The back of the book also contains a gorgeous poster-sized map of the World of Krynn. Not only will this player map help your party get a better idea of the lay of the land and where they're headed but also all of the embellishments you'd hope for in an in-universe map with ships in the sea, and dragons around the border. It's a fun and simple prop to lay out quickly and keep players really focused on the game.
What Are Our Final Thoughts on Dragonlance: Shadow of the Dragon Queen?
I went into reading Dragonlance: Shadow of the Dragon Queen expecting a standard adventure where a group of misfits get together and help save the world. What I got instead was an epic adventure where each party member, a main character in their own right, is able to be built up as a member of the world, integrating with the major organizations and becoming central in one of the largest events of the century. The world-building isn't as in-depth as it could be if you're someone who wants to create your own campaign in the world, but for the purpose of the campaign, the focus is very focused.

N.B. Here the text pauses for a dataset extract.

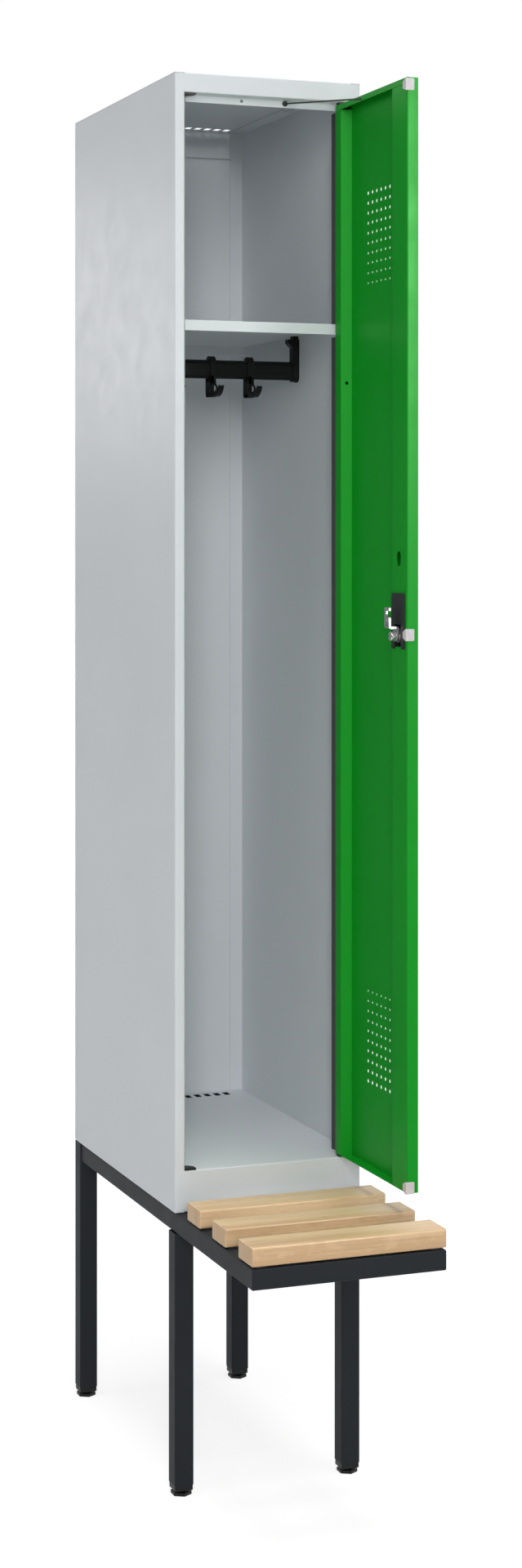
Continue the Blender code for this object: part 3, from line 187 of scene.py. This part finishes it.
# Limiter cord
CORD_BUTTON = (0.0349, -0.0763, 2.0900)
CORD_HOLE = (0.1144, -0.1803, 2.0849)
CORD_RADIUS = 0.00125
CORD_TAIL = 0.003
CORD_STEPS = 24
CORD_SIDES = 12
CORD_SHARP_DEGREES = 50


# Node materials


class Shade:
    """A node material under construction."""

    def __init__(self, name):
        self.material = bpy.data.materials.new(name)
        self.material.use_nodes = True
        self.tree = self.material.node_tree
        self.surface = self.tree.nodes["Principled BSDF"]

    def add(self, kind, **values):
        node = self.tree.nodes.new(kind)
        for key, value in values.items():
            if hasattr(node, key):
                setattr(node, key, value)
            else:
                self.feed(node, key.replace("_", " "), value)
        return node

    def feed(self, node, name, value):
        socket = node.inputs[name] if isinstance(name, int) else self.find(node, name)
        if isinstance(value, bpy.types.NodeSocket):
            self.tree.links.new(value, socket)
        else:
            socket.default_value = value

    def find(self, node, name):
        return next(s for s in node.inputs if s.name.lower() == name.lower())

    def set(self, **values):
        for key, value in values.items():
            self.feed(self.surface, key.replace("_", " "), value)

    def place(self, scale=(1, 1, 1), offset=(0, 0, 0), turn=(0, 0, 0)):
        """Coordinates of the object's own space, stretched and moved."""
        source = self.add("ShaderNodeTexCoord")
        mapping = self.add("ShaderNodeMapping")
        self.feed(mapping, "Vector", source.outputs["Object"])
        self.feed(mapping, "Scale", scale)
        self.feed(mapping, "Location", offset)
        self.feed(mapping, "Rotation", turn)
        return mapping.outputs[0]

    def axis(self, vector, index):
        """One of a vector's three numbers."""
        split = self.add("ShaderNodeSeparateXYZ")
        self.feed(split, 0, vector)
        return split.outputs[index]

    def noise(self, place, scale, detail=3.0, rough=0.5):
        node = self.add("ShaderNodeTexNoise")
        inputs = {"Vector": place, "Scale": scale, "Detail": detail, "Roughness": rough}
        for name, value in inputs.items():
            self.feed(node, name, value)
        return node.outputs["Fac"]

    def remap(self, value, low, high, new_low=0.0, new_high=1.0):
        node = self.add("ShaderNodeMapRange")
        for index, number in enumerate((value, low, high, new_low, new_high)):
            self.feed(node, index, number)
        return node.outputs[0]

    def spread(self, noise, new_low=0.0, new_high=1.0):
        """A noise, whose values lie around a half, stretched to a new range."""
        return self.remap(noise, 0.3, 0.7, new_low, new_high)

    def mix(self, share, first, second, blend="MIX"):
        node = self.add("ShaderNodeMix", data_type="RGBA", blend_type=blend)
        self.feed(node, 0, share)
        self.feed(node, 6, (*first, 1.0) if isinstance(first, tuple) else first)
        self.feed(node, 7, (*second, 1.0) if isinstance(second, tuple) else second)
        return node.outputs[2]

    def calc(self, first, second, operation="ADD"):
        node = self.add("ShaderNodeMath", operation=operation)
        self.feed(node, 0, first)
        self.feed(node, 1, second)
        return node.outputs[0]

    def bump(self, height, depth, below=None):
        node = self.add("ShaderNodeBump", Height=height, Distance=depth, Strength=1.0)
        if below is not None:
            self.feed(node, "Normal", below)
        return node.outputs[0]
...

Should I Buy Dragonlance: Shadow of the Dragon Queen?
Dragonlance is unique as a D&D Campaign book because of its specific focus. Normally I'd be able to fall back on "If you're interested in D&D and more adventures and more Species options for players then this is a book for you." Dragonlance: Shadow of the Dragon Queen is such a specific campaign, with campaign focused Feats and Backgrounds, and Species backgrounds that are linked to the history of the world. For someone wanting a focused adventure, or a fan of the novels, then Dragonlance will be right up your alley.
The copy of Dragonlance: Shadow of the Dragon Queen used in this review was provided by the publisher.